## Exercise objective
Within the records below, reproduce without change the lines from the line that has "clear_scene()" through the line that has "bpy.context.scene.collection.objects.link(empty)", and only those.

Records with modeling code:

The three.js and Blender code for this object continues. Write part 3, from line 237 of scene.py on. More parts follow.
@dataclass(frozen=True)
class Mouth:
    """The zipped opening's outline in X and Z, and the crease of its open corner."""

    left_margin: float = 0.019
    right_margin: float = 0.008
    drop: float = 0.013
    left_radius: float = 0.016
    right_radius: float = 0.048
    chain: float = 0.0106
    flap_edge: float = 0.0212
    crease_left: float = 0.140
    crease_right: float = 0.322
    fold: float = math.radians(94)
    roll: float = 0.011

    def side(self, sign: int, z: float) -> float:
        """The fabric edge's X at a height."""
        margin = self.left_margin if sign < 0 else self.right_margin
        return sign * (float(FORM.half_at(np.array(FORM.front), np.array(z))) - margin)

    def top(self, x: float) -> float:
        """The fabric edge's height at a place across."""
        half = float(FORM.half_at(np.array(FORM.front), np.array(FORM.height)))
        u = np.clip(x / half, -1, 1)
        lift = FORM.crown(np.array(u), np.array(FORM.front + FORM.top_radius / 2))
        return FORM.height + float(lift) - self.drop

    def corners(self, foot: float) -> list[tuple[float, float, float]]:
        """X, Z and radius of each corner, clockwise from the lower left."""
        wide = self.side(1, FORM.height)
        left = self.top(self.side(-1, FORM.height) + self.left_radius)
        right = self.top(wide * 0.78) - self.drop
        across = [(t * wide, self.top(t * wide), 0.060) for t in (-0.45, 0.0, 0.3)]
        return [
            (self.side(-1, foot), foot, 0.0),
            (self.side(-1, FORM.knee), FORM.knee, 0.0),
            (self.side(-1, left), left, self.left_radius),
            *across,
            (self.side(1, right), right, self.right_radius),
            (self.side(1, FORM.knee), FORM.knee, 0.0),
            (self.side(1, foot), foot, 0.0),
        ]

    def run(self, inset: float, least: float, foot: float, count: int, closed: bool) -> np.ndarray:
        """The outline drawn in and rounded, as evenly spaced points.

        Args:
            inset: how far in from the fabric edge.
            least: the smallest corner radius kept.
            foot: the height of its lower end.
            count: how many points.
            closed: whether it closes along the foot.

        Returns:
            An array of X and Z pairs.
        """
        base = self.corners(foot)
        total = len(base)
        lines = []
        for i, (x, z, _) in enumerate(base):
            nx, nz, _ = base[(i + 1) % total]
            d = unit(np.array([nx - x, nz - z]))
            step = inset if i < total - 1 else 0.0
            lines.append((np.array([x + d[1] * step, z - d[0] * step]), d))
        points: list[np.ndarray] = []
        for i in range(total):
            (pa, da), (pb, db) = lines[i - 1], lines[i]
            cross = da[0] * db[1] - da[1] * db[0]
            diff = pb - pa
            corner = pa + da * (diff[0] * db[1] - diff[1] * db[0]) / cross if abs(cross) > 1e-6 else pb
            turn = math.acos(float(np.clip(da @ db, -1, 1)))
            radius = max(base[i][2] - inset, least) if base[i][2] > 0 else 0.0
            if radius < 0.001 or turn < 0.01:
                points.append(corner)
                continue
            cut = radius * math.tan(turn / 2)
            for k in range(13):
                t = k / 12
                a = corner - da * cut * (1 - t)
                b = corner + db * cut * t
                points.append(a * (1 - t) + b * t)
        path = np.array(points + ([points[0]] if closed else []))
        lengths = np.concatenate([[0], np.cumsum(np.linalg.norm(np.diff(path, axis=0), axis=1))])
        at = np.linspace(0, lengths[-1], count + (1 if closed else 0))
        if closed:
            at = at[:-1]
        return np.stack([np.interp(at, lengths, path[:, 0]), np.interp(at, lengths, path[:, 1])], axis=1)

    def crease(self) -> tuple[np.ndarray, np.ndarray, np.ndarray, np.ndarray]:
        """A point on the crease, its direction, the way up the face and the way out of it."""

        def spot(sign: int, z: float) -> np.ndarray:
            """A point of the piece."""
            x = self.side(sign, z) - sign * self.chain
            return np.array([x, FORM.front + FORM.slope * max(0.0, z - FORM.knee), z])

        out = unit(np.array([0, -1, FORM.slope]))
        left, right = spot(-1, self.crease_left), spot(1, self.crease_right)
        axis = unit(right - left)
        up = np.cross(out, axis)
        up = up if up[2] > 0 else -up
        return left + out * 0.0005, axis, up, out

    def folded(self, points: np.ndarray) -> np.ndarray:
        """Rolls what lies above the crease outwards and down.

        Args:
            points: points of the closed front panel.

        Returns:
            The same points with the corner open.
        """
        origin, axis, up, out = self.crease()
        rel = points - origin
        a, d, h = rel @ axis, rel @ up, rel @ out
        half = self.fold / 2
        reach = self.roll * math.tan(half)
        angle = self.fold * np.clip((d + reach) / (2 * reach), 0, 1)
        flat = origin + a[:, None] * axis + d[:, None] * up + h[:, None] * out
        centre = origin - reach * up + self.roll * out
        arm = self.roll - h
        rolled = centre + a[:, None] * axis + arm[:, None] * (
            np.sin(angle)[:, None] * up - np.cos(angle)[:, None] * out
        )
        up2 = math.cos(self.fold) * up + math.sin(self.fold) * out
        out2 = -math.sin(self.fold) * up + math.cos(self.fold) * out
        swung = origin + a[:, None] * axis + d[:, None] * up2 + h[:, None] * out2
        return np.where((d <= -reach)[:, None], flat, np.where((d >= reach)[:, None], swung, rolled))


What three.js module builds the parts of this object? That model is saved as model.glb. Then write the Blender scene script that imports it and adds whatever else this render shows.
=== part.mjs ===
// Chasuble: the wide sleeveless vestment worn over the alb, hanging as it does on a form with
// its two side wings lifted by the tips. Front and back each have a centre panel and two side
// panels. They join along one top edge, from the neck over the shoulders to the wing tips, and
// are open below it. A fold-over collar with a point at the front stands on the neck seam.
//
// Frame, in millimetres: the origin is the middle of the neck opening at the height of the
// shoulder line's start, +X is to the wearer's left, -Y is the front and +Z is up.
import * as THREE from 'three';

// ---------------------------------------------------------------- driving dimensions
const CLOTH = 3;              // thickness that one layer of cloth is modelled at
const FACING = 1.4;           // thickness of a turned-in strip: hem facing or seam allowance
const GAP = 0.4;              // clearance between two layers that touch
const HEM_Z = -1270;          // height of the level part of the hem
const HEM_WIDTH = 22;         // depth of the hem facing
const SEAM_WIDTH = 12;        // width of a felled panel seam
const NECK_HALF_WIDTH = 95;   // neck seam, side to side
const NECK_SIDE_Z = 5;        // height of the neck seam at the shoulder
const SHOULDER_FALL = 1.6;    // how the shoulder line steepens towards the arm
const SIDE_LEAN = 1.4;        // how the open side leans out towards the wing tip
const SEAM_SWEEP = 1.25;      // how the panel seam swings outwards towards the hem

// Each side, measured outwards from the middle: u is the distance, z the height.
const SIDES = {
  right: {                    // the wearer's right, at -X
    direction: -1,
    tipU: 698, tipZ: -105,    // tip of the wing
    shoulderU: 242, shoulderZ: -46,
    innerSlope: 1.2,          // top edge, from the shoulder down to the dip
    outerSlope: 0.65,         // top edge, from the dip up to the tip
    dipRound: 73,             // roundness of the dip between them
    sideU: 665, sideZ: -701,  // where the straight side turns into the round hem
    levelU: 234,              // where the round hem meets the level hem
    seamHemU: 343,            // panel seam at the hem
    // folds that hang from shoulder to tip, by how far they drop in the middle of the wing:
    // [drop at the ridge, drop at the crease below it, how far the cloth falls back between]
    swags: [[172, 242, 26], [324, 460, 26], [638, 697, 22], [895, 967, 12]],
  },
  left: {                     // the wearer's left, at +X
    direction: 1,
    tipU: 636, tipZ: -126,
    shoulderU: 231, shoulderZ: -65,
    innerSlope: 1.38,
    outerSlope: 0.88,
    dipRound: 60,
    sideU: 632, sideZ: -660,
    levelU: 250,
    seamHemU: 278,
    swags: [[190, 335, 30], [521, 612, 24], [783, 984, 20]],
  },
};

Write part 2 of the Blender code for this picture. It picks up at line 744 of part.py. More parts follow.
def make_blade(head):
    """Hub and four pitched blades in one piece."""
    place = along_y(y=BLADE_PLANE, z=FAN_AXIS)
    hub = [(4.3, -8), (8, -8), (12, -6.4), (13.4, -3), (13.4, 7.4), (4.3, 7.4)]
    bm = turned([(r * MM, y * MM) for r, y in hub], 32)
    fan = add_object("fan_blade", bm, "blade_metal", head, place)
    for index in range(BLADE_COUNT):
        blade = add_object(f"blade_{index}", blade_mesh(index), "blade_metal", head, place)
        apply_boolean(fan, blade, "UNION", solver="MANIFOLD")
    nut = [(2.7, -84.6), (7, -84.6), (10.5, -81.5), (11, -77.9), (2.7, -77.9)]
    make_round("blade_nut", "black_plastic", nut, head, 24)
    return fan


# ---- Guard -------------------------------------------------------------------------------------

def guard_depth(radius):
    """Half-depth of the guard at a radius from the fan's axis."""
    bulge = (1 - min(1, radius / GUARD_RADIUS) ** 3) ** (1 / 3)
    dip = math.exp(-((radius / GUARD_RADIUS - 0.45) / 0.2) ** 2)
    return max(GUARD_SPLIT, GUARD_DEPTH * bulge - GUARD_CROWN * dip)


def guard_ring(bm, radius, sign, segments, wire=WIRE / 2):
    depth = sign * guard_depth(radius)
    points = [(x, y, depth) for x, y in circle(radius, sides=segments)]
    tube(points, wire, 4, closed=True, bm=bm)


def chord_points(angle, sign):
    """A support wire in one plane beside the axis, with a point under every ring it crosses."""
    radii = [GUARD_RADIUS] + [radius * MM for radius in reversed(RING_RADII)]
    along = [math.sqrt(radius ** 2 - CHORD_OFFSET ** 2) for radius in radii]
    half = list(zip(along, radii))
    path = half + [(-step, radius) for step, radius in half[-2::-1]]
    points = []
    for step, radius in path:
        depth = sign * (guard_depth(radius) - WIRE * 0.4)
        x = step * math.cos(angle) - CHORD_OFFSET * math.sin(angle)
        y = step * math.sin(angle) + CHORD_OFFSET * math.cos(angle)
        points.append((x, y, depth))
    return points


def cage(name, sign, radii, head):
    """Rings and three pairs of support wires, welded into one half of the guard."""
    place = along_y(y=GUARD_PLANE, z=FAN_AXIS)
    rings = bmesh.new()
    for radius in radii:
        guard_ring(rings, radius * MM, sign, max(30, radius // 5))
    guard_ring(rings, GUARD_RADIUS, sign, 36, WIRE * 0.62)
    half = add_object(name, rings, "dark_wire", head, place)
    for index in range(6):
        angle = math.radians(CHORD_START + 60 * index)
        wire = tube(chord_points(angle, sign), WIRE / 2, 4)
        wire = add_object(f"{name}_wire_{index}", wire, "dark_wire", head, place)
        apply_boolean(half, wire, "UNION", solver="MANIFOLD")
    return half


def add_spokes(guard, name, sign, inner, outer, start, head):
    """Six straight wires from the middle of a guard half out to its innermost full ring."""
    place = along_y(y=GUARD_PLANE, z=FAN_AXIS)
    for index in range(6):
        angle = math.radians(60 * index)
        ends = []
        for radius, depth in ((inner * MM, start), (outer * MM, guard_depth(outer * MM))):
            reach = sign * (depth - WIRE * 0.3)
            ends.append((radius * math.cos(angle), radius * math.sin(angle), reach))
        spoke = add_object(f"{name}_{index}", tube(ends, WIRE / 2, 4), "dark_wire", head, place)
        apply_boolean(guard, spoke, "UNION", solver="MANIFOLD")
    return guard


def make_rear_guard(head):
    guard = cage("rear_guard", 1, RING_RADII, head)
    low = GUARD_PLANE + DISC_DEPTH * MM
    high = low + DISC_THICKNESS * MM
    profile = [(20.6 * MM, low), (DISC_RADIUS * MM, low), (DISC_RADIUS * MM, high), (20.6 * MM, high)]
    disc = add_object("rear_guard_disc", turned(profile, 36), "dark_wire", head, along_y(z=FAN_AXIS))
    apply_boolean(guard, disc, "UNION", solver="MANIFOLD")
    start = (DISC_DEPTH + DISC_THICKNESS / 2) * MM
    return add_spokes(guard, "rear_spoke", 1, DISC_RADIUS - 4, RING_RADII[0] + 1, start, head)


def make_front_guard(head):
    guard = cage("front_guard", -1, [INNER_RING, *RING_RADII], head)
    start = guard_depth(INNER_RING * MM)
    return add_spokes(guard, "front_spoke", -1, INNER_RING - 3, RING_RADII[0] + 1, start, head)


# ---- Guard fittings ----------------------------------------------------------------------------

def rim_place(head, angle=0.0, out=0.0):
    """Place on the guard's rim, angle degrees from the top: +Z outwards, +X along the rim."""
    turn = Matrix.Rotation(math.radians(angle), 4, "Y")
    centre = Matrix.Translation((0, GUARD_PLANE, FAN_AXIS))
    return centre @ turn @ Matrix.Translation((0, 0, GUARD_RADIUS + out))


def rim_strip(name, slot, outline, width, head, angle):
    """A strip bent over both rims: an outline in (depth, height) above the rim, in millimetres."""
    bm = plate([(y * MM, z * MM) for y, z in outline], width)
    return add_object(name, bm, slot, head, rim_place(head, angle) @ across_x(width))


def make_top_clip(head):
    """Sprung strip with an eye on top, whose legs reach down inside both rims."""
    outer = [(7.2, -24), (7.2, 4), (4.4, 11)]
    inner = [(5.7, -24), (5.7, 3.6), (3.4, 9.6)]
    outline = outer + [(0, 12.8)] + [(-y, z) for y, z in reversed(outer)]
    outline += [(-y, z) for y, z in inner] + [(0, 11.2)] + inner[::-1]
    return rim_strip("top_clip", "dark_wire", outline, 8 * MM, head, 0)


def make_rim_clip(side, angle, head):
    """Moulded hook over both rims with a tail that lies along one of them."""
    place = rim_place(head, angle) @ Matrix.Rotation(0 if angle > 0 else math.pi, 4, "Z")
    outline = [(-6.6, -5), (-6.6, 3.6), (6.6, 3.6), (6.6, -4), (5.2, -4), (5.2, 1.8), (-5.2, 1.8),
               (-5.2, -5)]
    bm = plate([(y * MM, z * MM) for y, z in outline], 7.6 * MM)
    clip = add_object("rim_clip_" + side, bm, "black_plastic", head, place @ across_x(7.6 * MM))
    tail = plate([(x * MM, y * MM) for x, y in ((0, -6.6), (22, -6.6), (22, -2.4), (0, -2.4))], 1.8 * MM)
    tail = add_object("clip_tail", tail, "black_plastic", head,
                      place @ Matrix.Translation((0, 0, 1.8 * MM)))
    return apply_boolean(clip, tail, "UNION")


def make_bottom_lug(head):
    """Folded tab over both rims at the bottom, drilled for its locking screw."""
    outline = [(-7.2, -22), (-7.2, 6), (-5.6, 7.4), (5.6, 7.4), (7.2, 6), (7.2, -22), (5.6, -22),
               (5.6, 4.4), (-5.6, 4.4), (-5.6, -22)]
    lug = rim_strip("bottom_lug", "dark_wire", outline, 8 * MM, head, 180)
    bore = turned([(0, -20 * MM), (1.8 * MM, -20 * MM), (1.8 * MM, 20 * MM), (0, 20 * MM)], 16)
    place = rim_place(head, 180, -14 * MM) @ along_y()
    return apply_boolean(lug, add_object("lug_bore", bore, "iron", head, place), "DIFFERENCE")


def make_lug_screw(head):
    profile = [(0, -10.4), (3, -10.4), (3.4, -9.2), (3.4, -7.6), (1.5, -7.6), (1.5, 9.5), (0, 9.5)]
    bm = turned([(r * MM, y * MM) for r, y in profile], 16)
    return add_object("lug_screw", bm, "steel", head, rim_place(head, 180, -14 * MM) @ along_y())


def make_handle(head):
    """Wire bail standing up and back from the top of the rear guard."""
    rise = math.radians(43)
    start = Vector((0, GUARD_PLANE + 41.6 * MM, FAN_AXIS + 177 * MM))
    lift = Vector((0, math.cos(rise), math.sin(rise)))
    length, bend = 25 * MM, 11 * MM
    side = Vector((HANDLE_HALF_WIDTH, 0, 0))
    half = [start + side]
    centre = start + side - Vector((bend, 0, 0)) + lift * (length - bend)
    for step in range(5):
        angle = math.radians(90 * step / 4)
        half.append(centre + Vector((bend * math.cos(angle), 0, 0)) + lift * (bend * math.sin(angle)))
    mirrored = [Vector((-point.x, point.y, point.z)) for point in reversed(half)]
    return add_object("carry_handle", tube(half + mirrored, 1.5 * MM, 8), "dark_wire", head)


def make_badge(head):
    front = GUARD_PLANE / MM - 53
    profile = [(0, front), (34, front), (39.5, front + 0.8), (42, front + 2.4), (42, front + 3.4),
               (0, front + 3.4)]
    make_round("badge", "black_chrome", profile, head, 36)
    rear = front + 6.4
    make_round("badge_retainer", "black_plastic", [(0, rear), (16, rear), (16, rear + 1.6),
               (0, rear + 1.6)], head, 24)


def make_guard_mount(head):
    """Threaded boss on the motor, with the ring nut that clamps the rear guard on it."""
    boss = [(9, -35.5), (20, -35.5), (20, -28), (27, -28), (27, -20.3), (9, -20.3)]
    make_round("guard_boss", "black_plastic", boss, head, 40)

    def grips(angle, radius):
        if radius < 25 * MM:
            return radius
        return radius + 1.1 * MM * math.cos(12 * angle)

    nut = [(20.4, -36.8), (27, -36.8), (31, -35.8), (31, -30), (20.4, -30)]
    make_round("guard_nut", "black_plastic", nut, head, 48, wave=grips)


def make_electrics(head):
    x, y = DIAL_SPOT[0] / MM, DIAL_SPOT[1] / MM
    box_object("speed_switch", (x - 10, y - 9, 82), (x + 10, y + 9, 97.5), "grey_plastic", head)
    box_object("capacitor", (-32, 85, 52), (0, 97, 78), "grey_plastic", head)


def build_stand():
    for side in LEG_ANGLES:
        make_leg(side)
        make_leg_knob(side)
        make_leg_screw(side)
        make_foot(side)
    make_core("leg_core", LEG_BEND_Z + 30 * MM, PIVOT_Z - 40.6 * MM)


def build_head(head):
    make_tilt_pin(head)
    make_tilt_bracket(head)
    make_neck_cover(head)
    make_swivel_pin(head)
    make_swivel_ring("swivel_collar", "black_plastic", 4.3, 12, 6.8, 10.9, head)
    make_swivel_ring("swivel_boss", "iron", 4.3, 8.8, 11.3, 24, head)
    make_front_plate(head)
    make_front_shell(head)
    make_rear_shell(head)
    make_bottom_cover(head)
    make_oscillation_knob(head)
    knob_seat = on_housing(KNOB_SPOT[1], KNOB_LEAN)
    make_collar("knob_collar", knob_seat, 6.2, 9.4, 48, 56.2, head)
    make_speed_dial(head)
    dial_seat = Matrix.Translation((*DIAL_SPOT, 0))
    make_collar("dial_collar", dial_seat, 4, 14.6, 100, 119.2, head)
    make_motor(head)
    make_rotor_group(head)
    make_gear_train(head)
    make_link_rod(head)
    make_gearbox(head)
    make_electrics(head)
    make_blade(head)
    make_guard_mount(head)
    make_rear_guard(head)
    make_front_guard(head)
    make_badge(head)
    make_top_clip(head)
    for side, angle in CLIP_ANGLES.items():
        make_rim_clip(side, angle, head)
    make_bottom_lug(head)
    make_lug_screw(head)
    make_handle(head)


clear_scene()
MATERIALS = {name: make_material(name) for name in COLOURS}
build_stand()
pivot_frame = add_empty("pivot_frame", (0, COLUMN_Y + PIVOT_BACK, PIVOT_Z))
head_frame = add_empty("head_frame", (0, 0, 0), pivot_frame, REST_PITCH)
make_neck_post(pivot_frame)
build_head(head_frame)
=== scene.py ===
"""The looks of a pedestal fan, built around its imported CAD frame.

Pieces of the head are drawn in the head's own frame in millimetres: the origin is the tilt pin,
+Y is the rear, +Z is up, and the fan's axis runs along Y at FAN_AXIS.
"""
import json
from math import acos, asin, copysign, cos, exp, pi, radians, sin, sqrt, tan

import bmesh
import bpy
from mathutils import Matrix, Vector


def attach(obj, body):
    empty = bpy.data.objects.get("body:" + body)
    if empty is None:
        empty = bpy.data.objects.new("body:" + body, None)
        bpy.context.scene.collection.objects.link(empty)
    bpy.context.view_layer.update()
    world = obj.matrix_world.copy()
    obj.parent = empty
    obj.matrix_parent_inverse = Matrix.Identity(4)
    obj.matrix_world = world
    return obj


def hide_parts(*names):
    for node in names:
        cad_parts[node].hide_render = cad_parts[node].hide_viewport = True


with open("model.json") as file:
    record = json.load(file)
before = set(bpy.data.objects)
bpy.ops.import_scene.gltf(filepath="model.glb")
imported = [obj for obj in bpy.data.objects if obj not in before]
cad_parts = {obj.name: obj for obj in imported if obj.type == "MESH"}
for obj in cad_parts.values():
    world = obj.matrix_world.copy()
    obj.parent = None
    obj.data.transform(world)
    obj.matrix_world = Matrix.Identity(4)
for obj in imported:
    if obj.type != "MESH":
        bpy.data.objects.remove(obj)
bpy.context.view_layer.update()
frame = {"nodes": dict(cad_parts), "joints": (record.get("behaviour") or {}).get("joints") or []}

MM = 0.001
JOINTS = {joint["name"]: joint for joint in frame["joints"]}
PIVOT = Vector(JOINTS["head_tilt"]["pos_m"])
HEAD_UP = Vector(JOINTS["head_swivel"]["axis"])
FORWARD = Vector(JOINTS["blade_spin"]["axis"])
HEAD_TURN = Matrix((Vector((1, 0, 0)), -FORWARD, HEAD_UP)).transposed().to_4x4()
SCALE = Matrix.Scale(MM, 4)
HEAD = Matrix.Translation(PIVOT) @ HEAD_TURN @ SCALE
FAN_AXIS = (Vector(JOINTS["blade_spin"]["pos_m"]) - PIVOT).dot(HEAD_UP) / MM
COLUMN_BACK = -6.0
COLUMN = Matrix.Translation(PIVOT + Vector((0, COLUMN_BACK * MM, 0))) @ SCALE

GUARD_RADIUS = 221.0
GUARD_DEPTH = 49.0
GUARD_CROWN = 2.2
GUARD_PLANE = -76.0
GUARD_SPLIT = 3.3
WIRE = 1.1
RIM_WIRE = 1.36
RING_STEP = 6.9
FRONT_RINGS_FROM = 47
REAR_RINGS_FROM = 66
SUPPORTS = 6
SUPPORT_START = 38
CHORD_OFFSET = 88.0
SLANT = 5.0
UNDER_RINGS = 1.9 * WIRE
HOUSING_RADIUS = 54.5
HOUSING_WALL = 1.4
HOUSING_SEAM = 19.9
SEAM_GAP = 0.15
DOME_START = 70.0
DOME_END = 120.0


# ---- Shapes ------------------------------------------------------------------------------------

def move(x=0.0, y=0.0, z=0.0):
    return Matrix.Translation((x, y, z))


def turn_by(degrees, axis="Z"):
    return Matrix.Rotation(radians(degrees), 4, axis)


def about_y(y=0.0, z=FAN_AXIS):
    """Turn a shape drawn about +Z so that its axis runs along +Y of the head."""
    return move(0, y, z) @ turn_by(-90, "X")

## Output
clear_scene()
MATERIALS = {name: make_material(name) for name in COLOURS}
build_stand()
pivot_frame = add_empty("pivot_frame", (0, COLUMN_Y + PIVOT_BACK, PIVOT_Z))
head_frame = add_empty("head_frame", (0, 0, 0), pivot_frame, REST_PITCH)
make_neck_post(pivot_frame)
build_head(head_frame)
=== scene.py ===
"""The looks of a pedestal fan, built around its imported CAD frame.

Pieces of the head are drawn in the head's own frame in millimetres: the origin is the tilt pin,
+Y is the rear, +Z is up, and the fan's axis runs along Y at FAN_AXIS.
"""
import json
from math import acos, asin, copysign, cos, exp, pi, radians, sin, sqrt, tan

import bmesh
import bpy
from mathutils import Matrix, Vector


def attach(obj, body):
    empty = bpy.data.objects.get("body:" + body)
    if empty is None:
        empty = bpy.data.objects.new("body:" + body, None)
        bpy.context.scene.collection.objects.link(empty)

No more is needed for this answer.